◆ Set problem ◆
Within the data that follows, how many lines carry the string "return"? Give the number alone.
----------
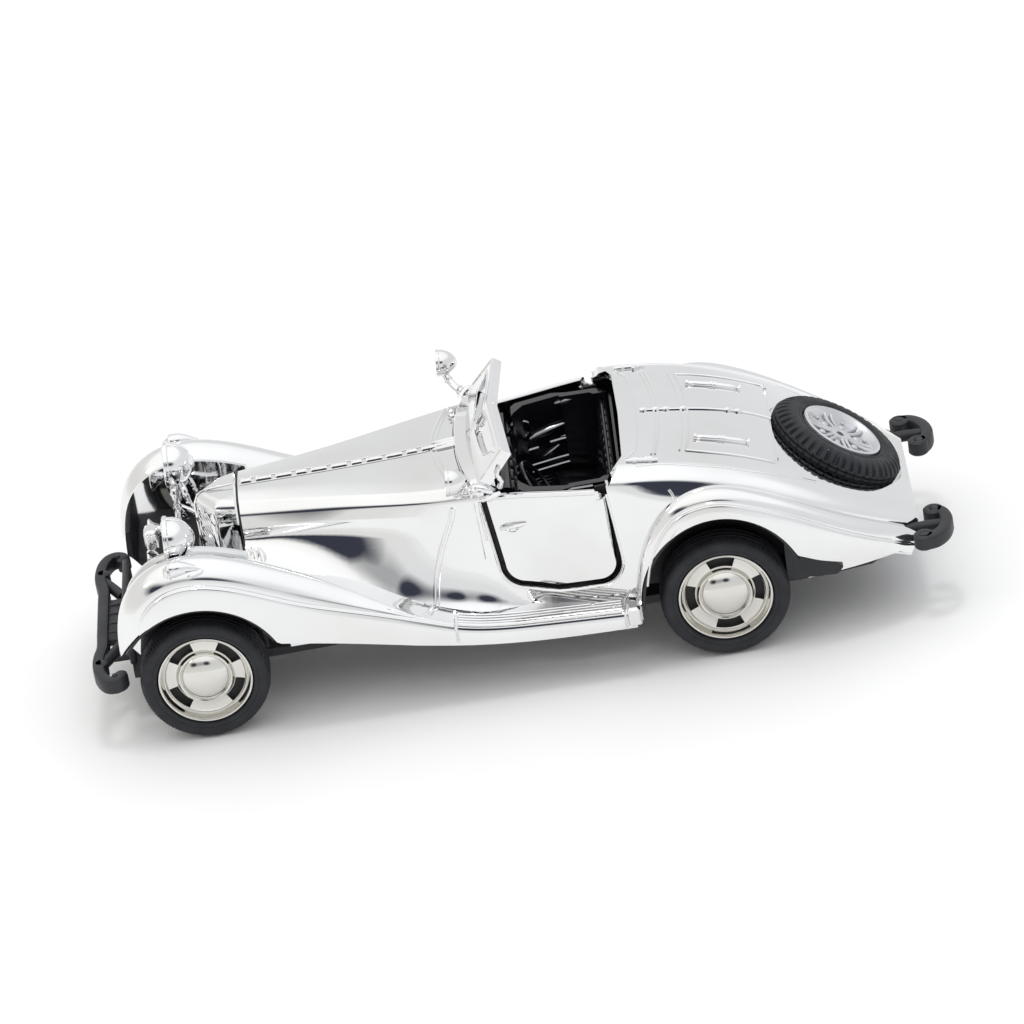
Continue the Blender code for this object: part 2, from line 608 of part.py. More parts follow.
def bumpers():
    half = [(-16.5, 0.0), (-16.5, 9.5), (-17.1, 12.6), (-17.2, 15.4), (-16.8, 18.2), (-15.8, 20.4),
            (-14.6, 21.1), (-13.5, 20.5), (-13.0, 19.2)]
    line = [(s, -y) for s, y in half[:0:-1]] + half
    bar = ribbon("front_bumper", line, 1.9, BUMPER_LOW, BUMPER_TOP, "black")
    for side in (-1, 1):
        arm = ribbon(f"bumper_arm_{side}", mirrored([(-16.9, 14.6), (-15.0, 11.2), (-13.4, 8.0)], side),
                     1.7, BUMPER_LOW + 0.3, BUMPER_TOP - 0.5, group=CUTTERS)
        join(bar, arm)
    join(bar, box("bumper_plate", (-16.2, -6.7, BUMPER_LOW + 0.4), (-12.9, 6.7, BUMPER_TOP - 0.6),
                  group=CUTTERS))
    line = [(118.6, 11.7), (119.9, 12.3), (120.7, 13.9), (120.8, 16.2), (119.9, 18.6), (118.3, 20.3),
            (116.6, 20.5), (116.0, 19.8)]
    for name, side in (("left", -1), ("right", 1)):
        guard = ribbon(f"rear_bumperette_{name}", mirrored(line, side), 2.0, GUARD_LOW, GUARD_TOP, "black")
        for s, y in ((118.9, 12.1), (116.6, 20.0)):
            join(guard, rod(f"guard_lobe_{side}_{s}", (s, side * y, GUARD_LOW), (s, side * y, GUARD_TOP),
                            1.7, group=CUTTERS, steps=16))
            cut(guard, rod(f"guard_dimple_{side}_{s}", (s, side * y, GUARD_TOP - 0.7),
                           (s, side * y, 20), 0.55, group=CUTTERS, steps=12))
        join(guard, ribbon(f"guard_arm_{side}", mirrored([(120.4, GUARD_ARM_Y), (111.8, GUARD_ARM_Y)], side),
                           1.8, GUARD_LOW + 0.6, GUARD_TOP - 0.3, group=CUTTERS))


def bumperette_slots(shell):
    for side in (-1, 1):
        low, high = sorted((side * (GUARD_ARM_Y - 1.3), side * (GUARD_ARM_Y + 1.3)))
        cut(shell, box(f"guard_slot_{side}", (111.4, low, GUARD_LOW + 0.2), (125, high, GUARD_TOP + 0.1),
                       group=CUTTERS))


# ---------------------------------------------------------------- cabin

def tub_outline(inset):
    half = [(52.6, 0.0), (52.8, 12.0), (53.4, EDGE_Y(53.4) - 2.6)]
    half += [(s, side_y(s, BELT_Z - 2) - 2.2) for s in (55, 58, 61)]
    half += [(63.5, side_y(63.5, 30) - 3.4), (68.4, 16.4), (69.8, 15.0), (70.7, 13.6), (70.7, 0.0)]
    middle = 61.5
    shape = [(s + (inset if s < middle else -inset), max(0, y - inset)) for s, y in half]
    return shape + [(s, -y) for s, y in shape[-2:0:-1]]


def cabin():
    """Black cabin moulding with its floor, sides and seat, and the dashboard and steering wheel."""
    rings = [[spot(s, y, z) for s, y in tub_outline(0.0)] for z in (FLOOR_Z, 31.4)]
    tub = add("interior_tub", closed_mesh("interior_tub", rings), "gloss")
    rings = [[spot(s, y, z) for s, y in tub_outline(WALL)] for z in (FLOOR_Z + WALL, 40)]
    cut(tub, add("tub_hollow", closed_mesh("tub_hollow", rings), group=CUTTERS))
    seat = [(59.0, 12.6), (59.4, 18.0), (60.2, 18.8), (66.0, 18.0), (68.2, 29.6), (69.0, 30.2), (70.0, 29.6),
            (70.0, 12.6)]
    rings = [[spot(s, y, z) for s, z in seat] for y in (-14.2, 14.2)]
    bench = add("seat_bench", closed_mesh("seat_bench", rings), "gloss")
    bevel = bench.modifiers.new("soft", "BEVEL")
    bevel.width, bevel.segments, bevel.limit_method = 0.5 * MM, 2, "ANGLE"
    cut(tub, box("seat_space", (58.7, -14.5, FLOOR_Z + 0.7), (70.3, 14.5, 40), group=CUTTERS))
    cut(tub, box("dash_space", (50, -20, 26.2), (54.2, 20, 40), group=CUTTERS))
    dash = [(50.9, 27.6), (50.9, 31.0), (53.0, 31.3), (53.2, 26.6)]
    rings = [[spot(s, y, z) for s, z in dash] for y in (-13.2, 13.2)]
    add("dashboard", closed_mesh("dashboard", rings), "gloss")
    steering()


def steering():
    """Left-hand steering wheel on a raked column."""
    middle, axis = (57.4, -7.4, 27.6), Vector((0.86, 0, 0.5)).normalized()
    wheel = turned("steering_wheel", [(4.6, 0.35), (4.95, 0.0), (4.6, -0.35), (4.25, 0.0)], middle, axis,
                   "gloss", steps=24)
    for turn in (90, 210, 330):
        a = math.radians(turn)
        across, up = Vector((0, 1, 0)), axis.cross(Vector((0, 1, 0)))
        tip = (across * math.cos(a) + up * math.sin(a)) * 4.5
        join(wheel, rod(f"spoke_{turn}", middle, (middle[0] + tip.x, middle[1] + tip.y, middle[2] + tip.z),
                        0.35, group=CUTTERS, steps=8))
    reach = middle[0] - 54.6
    end = (middle[0] - reach, middle[1], middle[2] - reach * axis.z / axis.x)
    join(wheel, rod("column", (middle[0] + 0.3, middle[1], middle[2] + 0.2), end, 0.6, group=CUTTERS,
                    steps=12))
    return wheel


# ---------------------------------------------------------------- nose, lamps and windscreen

def nose():
    """Chrome plastic radiator shell with its V-shaped grille."""
    def plan(front, grow):
        half = [(front, 0.0), (front + 2.9, 5.2 + grow), (8.6, 6.4 + grow)]
        return half + [(8.6, 0.0)] + [(s, -y) for s, y in half[:0:-1]]
    levels = ((9.2, 1.6, 0.6), (29.0, 1.9, 0.0), (31.6, 2.3, -0.5), (32.5, 3.4, -1.4))
    rings = [[spot(s, y, z) for s, y in plan(front, grow)] for z, front, grow in levels]
    shell = add("radiator_shell", closed_mesh("radiator_shell", rings), "chrome")
    for name, side in (("left", -1), ("right", 1)):
        cut(shell, grille_panel(f"grille_seat_{name}", side, 0.5, 5.45, -1.0, 1.2, 14.6, 31.0, CUTTERS))
        grille_panel(f"grille_{name}", side, 0.85, 5.1, 0.3, 0.85, 15.0, 30.6, PARTS)


def grille_panel(name, side, near, far, front, back, low_z, high_z, group):
    """A slab along one flank of the V nose, from near to far of the point, front to back in depth."""
    run = Vector((2.9, 5.2)).normalized()
    into = Vector((run.y, -run.x))
    corners = [Vector((1.75, 0.0)) + run * along + into * depth
               for along, depth in ((near, front), (far, front), (far, back), (near, back))]
    rings = [[spot(corner.x, side * corner.y, z) for corner in corners] for z in (low_z, high_z)]
    return add(name, closed_mesh(name, rings), None if group is CUTTERS else "chrome", group)


HEADLAMP = (-3.3, 13.0, 31.6)
HEADLAMP_RADIUS = 3.9


def front_lamps():
    bar = rod("lamp_bar", (-1.6, -13.5, 26.8), (-1.6, 13.5, 26.8), 0.55, "chrome", steps=12)
    for name, side in (("left", -1), ("right", 1)):
        s, y, z = HEADLAMP
        bowl = [(0.0, 0.55), (1.6, 0.45), (3.2, 0.1), (3.5, 0.1), (HEADLAMP_RADIUS, -0.1), (3.9, -0.9),
                (3.5, -1.2), (3.2, -2.4), (2.3, -4.0), (1.1, -5.2), (0.0, -5.6)]
        turned(f"headlamp_{name}", bowl, (s, side * y, z), (-1, 0, 0.06), "chrome")
        horn = [(0.0, 0.0), (2.1, 0.1), (2.2, -0.2), (1.3, -1.2), (0.75, -2.6), (0.6, -6.0), (0.0, -6.0)]
        turned(f"horn_{name}", horn, (-6.6, side * 5.4, 24.0), (-1, 0, 0), "chrome", steps=20)
    return bar


SPOTLIGHT = (44.0, 21.2, 37.9)
WINDSCREEN_HALF = 16.4


def windscreen():
    """One-piece plated windscreen: a raked V frame on a saddle over the cowl."""
    rings = []
    for y in spread(-WINDSCREEN_HALF, WINDSCREEN_HALF, 15):
        out = abs(y) / WINDSCREEN_HALF
        base, head = 48.2 + 1.0 * out, (52.6 + 1.4 * out, 39.9 - 0.6 * out)
        front = base - 3.6 + 1.2 * out ** 3
        foot = y * 1.04
        rest = max(BELT_Z + 1.1, max(roof_z(s, foot) for s in spread(front, base + 0.9, 6)) + 0.5)
        rings.append([spot(s, across, z) for s, across, z in (
            (front, foot, rest), (base + 0.9, foot, rest), (head[0] + 0.45, y, head[1] - 0.2),
            (head[0] - 0.35, y, head[1] + 0.2), (base - 0.4, foot, rest + 0.8), (front, foot, rest + 0.6))])
    add("windscreen", closed_mesh("windscreen", rings), "chrome")
    for name, side in (("left", -1), ("right", 1)):
        s, y, z = SPOTLIGHT
        lamp = [(0.0, 0.4), (2.2, 0.2), (2.6, -0.3), (2.5, -1.4), (1.9, -2.8), (1.0, -3.9), (0.0, -4.2)]
        bulb = turned(f"spotlight_{name}", lamp, (s - 0.8, side * y, z), (-1, 0, 0.1), "chrome", steps=20)
        join(bulb, rod(f"stalk_{name}", (s + 1.2, side * (y - 0.4), z - 1.8),
                       (47.0, side * 18.0, 34.0), 0.6, group=CUTTERS, steps=10))


# ---------------------------------------------------------------- pull-back motor

PINION_TEETH, GEAR_TEETH = 10, 22
MODULE = 0.5
GEAR_PLACE = (91.3, 13.8)
GEAR_WIDTH = 1.6


def gear_profile(teeth, turn):
    """A spur gear's outline about its own centre, with a little backlash."""
    pitch = teeth * MODULE / 2
    points = []
    for i in range(teeth):
        middle = 2 * math.pi * i / teeth + turn
        for share, radius in ((-0.34, pitch - 1.15 * MODULE), (-0.2, pitch), (-0.09, pitch + 0.85 * MODULE),
                              (0.09, pitch + 0.85 * MODULE), (0.2, pitch), (0.34, pitch - 1.15 * MODULE)):
            a = middle + share * 2 * math.pi / teeth
            points.append((radius * math.cos(a), radius * math.sin(a)))
    return points


def gear(name, teeth, place, turn, low_y, high_y):
    rings = [[spot(place[0] + a, y, place[1] + b) for a, b in gear_profile(teeth, turn)]
             for y in (low_y, high_y)]
    return add(name, closed_mesh(name, rings), "nylon")


def motor():
    """Pull-back motor: open-bottomed case, cover, axle pinion, winding gear on its pin and mainspring."""
    low, high = MOTOR_LOW, MOTOR_HIGH
    case = box("motor_case", (low[0], low[1], low[2] + 1.3), high, "black")
    cut(case, box("motor_room", (low[0] + WALL, low[1] + WALL, 0),
                  (high[0] - WALL, high[1] - WALL, high[2] - WALL), group=CUTTERS),
        rod("case_axle_bore", (WHEELBASE, -20, TYRE_RADIUS), (WHEELBASE, 20, TYRE_RADIUS),
            AXLE_RADIUS + GAP, group=CUTTERS),
        rod("case_pin_bore", (GEAR_PLACE[0], -20, GEAR_PLACE[1]), (GEAR_PLACE[0], 20, GEAR_PLACE[1]),
            0.9, group=CUTTERS, steps=12))
    box("motor_cover", low, (high[0], high[1], low[2] + 1.0), "black")
    reach = math.hypot(GEAR_PLACE[0] - WHEELBASE, GEAR_PLACE[1] - TYRE_RADIUS)
    assert reach > (PINION_TEETH + GEAR_TEETH) * MODULE / 2
    lean = math.atan2(GEAR_PLACE[1] - TYRE_RADIUS, GEAR_PLACE[0] - WHEELBASE)
    pinion = gear("axle_pinion", PINION_TEETH, (WHEELBASE, TYRE_RADIUS), lean, -4.0, -4.0 + GEAR_WIDTH + 0.4)
    cut(pinion, rod("pinion_bore", (WHEELBASE, -20, TYRE_RADIUS), (WHEELBASE, 20, TYRE_RADIUS),
                    AXLE_RADIUS + 0.25, group=CUTTERS))
    wheel = gear("winding_gear", GEAR_TEETH, GEAR_PLACE, lean + math.pi + math.pi / GEAR_TEETH,
                 -3.8, -3.8 + GEAR_WIDTH)
    cut(wheel, rod("gear_bore", (GEAR_PLACE[0], -20, GEAR_PLACE[1]), (GEAR_PLACE[0], 20, GEAR_PLACE[1]),
                   0.9, group=CUTTERS, steps=12))
    rod("gear_pin", (GEAR_PLACE[0], -7.7, GEAR_PLACE[1]), (GEAR_PLACE[0], 7.7, GEAR_PLACE[1]), 0.6,
        "steel", steps=12)
    turns, count = 3.2, 52
    line = []
    for i in range(count):
        a = 2 * math.pi * turns * i / (count - 1)
        r = 1.3 + 3.6 * i / (count - 1)
        line.append((GEAR_PLACE[0] + r * math.cos(a), GEAR_PLACE[1] + r * math.sin(a)))
    rings = []
    for i, (s, z) in enumerate(line):
        before, after = line[max(0, i - 1)], line[min(count - 1, i + 1)]
        run = math.hypot(after[0] - before[0], after[1] - before[1])
        out = ((after[1] - before[1]) / run * 0.15, -(after[0] - before[0]) / run * 0.15)
        rings.append([spot(s + k * out[0], y, z + k * out[1])
                      for k, y in ((-1, 0.6), (1, 0.6), (1, 4.2), (-1, 4.2))])
    add("mainspring", closed_mesh("mainspring", rings), "steel")


# ---------------------------------------------------------------- build

body = body_shell()
screw_bosses(body)
bumperette_slots(body)
doors()
wheels()
spare_wheel()
chassis()
bumpers()
cabin()
nose()
front_lamps()
windscreen()
motor()
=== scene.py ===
import math

import bmesh
import bpy
import numpy as np
from mathutils import Matrix, Vector


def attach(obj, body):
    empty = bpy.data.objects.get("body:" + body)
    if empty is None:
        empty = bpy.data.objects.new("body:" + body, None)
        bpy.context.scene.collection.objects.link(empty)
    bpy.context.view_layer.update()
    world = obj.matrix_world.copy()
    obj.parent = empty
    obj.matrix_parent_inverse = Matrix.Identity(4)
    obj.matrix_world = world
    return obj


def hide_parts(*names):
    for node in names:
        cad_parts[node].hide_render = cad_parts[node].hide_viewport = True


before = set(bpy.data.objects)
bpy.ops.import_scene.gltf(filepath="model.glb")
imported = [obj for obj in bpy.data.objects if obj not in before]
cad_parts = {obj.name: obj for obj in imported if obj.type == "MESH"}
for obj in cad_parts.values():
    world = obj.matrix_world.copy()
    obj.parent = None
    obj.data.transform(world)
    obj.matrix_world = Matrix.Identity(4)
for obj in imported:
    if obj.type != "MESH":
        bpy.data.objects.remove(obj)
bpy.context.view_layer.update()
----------
◆ Complete output ◆
8